NEW YORK -- Curtis Granderson started 141 games in right field last season for the New York Mets. With Michael Cuddyer retired, who now mans the position when Granderson is out of the lineup?

General manager Sandy Alderson indicated Wednesday that he expects Michael Conforto and Alejandro De Aza to get exposed to the position during spring training.

As for Yoenis Cespedes, Alderson added: "Right now I'm not counting on him playing any right field."

Conforto has played left field exclusively during his professional career. At Oregon State, he played right field seven times as a freshman in 2012. He also appeared once at third base, during his junior year in 2014. De Aza has appeared in 74 games (52 starts) in right field during his eight-year major league career.

"It's possible you'll see Conforto over there in spring training a couple of times," Alderson said. "We'll just have to see how it shakes out. De Aza could be over there."

Alderson said Cespedes may end up following the same playing pattern he did last year after joining the Mets -- starting in center field against right-handed pitching, and starting in left field against left-handed pitching (with Juan Lagares in center field).

"We had a conversation prior to reaching agreement to confirm that he was willing to play center field again," Alderson said. "We were able to confirm that."

Cespedes played center field in Cuba, so he is familiar with that position.
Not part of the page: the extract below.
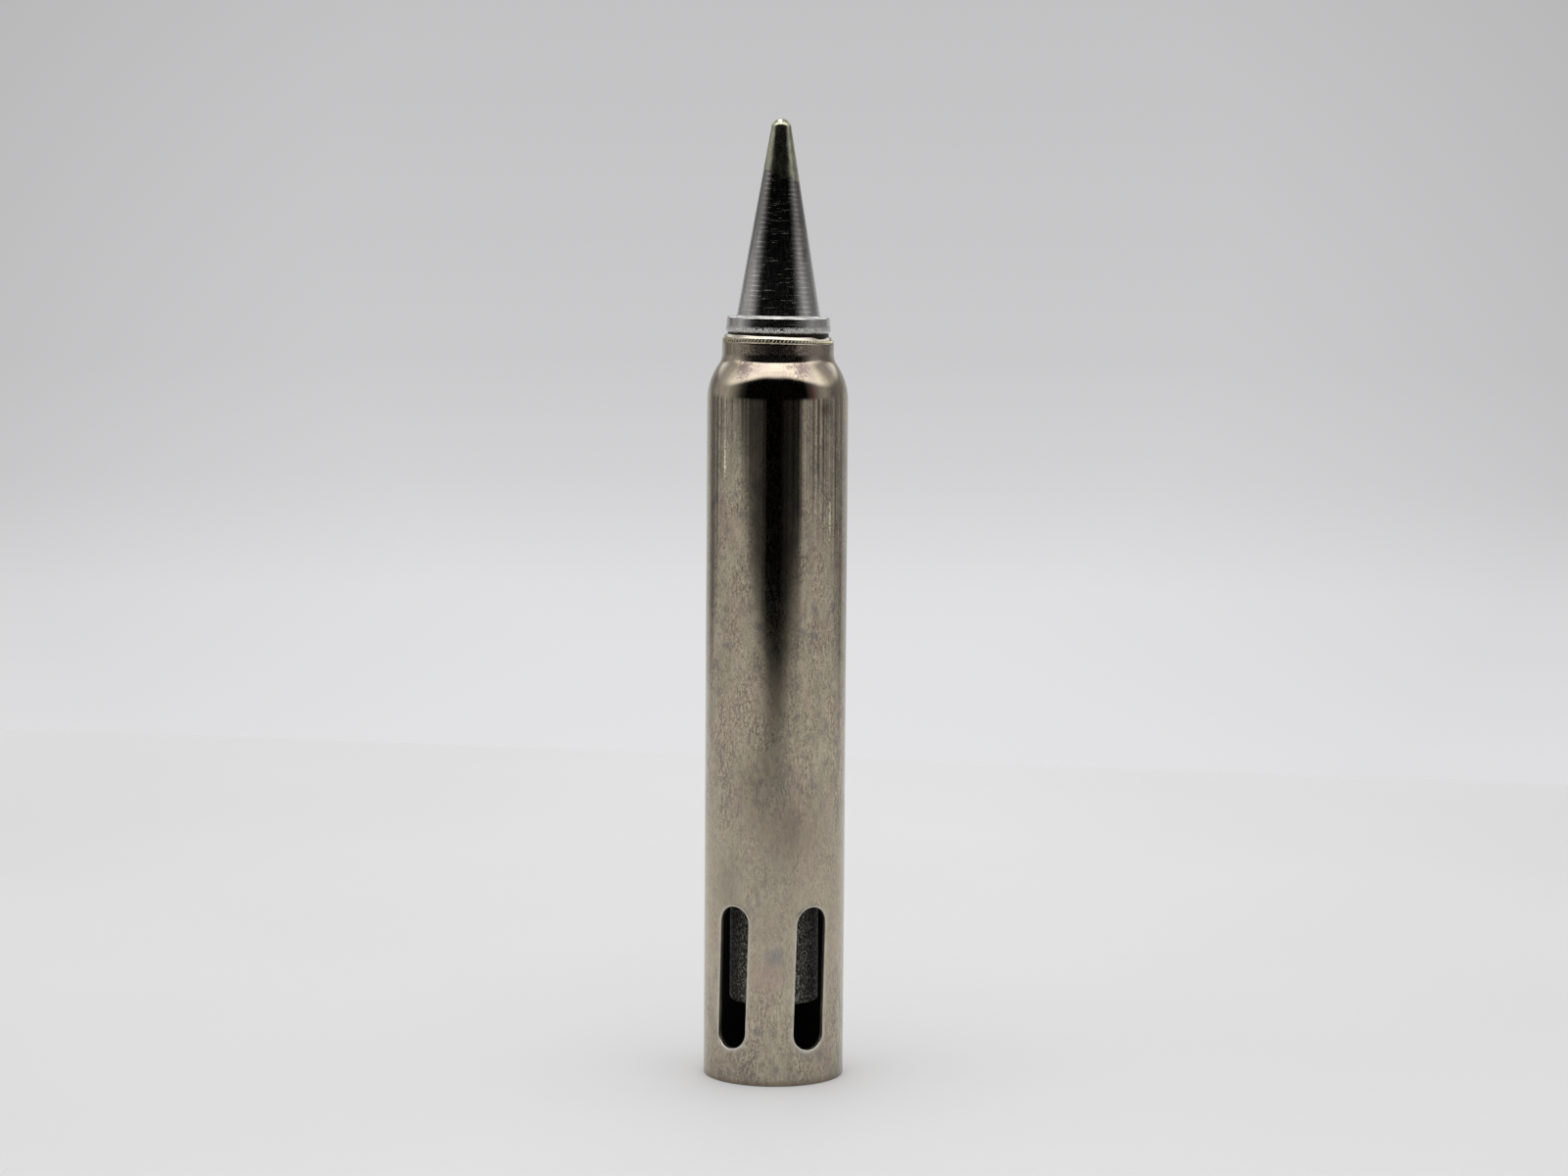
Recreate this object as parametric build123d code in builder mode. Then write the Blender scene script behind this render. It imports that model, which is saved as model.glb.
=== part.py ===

Alderson figures Cespedes' fielding in center will be improved compared with the final two months of 2015 because Cespedes will now have a full spring training to get further reacquainted.

"He came in cold during the season last year and played center field," Alderson said. "He's going to have a whole spring training. He's played out there before but hadn't recently when we acquired him. So I think there's every chance he'll be somewhat better defensively this year than he was last year."

On Conforto playing against at least some left-handed pitching, Alderson added: "I would foresee that. I think it's a little premature to say, 'Well, Conforto is going to play every day.' He's going to have to earn that right."